# START OF SUPPLIED INFORMATION
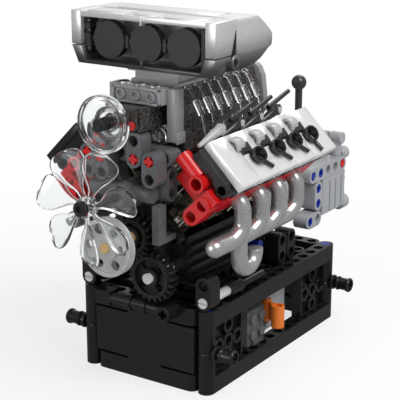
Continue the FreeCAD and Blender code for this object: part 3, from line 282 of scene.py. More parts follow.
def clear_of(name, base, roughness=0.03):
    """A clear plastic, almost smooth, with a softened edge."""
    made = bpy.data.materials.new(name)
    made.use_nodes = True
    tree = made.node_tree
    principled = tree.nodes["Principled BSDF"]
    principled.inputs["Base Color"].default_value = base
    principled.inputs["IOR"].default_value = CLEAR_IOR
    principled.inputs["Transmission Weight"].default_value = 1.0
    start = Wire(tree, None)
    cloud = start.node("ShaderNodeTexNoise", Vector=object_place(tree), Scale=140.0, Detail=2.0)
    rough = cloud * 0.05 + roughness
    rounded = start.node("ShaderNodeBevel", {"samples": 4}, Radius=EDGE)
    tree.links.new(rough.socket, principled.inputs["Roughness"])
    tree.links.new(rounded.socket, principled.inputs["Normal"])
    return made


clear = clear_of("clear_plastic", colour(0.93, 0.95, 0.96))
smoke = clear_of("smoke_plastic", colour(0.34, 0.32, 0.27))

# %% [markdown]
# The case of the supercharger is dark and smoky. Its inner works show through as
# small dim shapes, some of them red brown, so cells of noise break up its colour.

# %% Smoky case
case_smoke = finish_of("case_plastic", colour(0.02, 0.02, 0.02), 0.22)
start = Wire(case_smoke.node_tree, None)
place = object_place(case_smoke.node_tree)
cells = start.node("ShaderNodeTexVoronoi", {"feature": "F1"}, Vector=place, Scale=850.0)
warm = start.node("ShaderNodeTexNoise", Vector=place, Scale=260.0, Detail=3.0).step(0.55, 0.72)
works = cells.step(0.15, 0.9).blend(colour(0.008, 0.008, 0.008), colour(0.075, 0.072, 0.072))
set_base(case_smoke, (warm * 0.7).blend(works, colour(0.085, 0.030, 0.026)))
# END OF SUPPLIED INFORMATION
WHAT IS BEING ASKED: Give an exact repetition of all the material.

EXERCISE ANSWER:
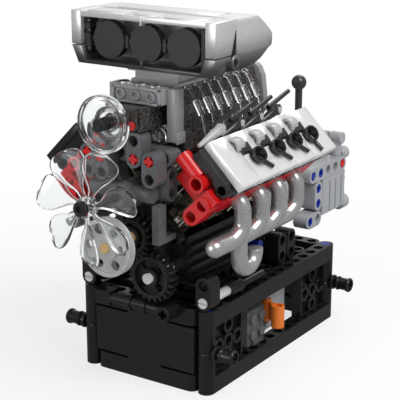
Continue the FreeCAD and Blender code for this object: part 3, from line 282 of scene.py. More parts follow.
def clear_of(name, base, roughness=0.03):
    """A clear plastic, almost smooth, with a softened edge."""
    made = bpy.data.materials.new(name)
    made.use_nodes = True
    tree = made.node_tree
    principled = tree.nodes["Principled BSDF"]
    principled.inputs["Base Color"].default_value = base
    principled.inputs["IOR"].default_value = CLEAR_IOR
    principled.inputs["Transmission Weight"].default_value = 1.0
    start = Wire(tree, None)
    cloud = start.node("ShaderNodeTexNoise", Vector=object_place(tree), Scale=140.0, Detail=2.0)
    rough = cloud * 0.05 + roughness
    rounded = start.node("ShaderNodeBevel", {"samples": 4}, Radius=EDGE)
    tree.links.new(rough.socket, principled.inputs["Roughness"])
    tree.links.new(rounded.socket, principled.inputs["Normal"])
    return made


clear = clear_of("clear_plastic", colour(0.93, 0.95, 0.96))
smoke = clear_of("smoke_plastic", colour(0.34, 0.32, 0.27))

# %% [markdown]
# The case of the supercharger is dark and smoky. Its inner works show through as
# small dim shapes, some of them red brown, so cells of noise break up its colour.

# %% Smoky case
case_smoke = finish_of("case_plastic", colour(0.02, 0.02, 0.02), 0.22)
start = Wire(case_smoke.node_tree, None)
place = object_place(case_smoke.node_tree)
cells = start.node("ShaderNodeTexVoronoi", {"feature": "F1"}, Vector=place, Scale=850.0)
warm = start.node("ShaderNodeTexNoise", Vector=place, Scale=260.0, Detail=3.0).step(0.55, 0.72)
works = cells.step(0.15, 0.9).blend(colour(0.008, 0.008, 0.008), colour(0.075, 0.072, 0.072))
set_base(case_smoke, (warm * 0.7).blend(works, colour(0.085, 0.030, 0.026)))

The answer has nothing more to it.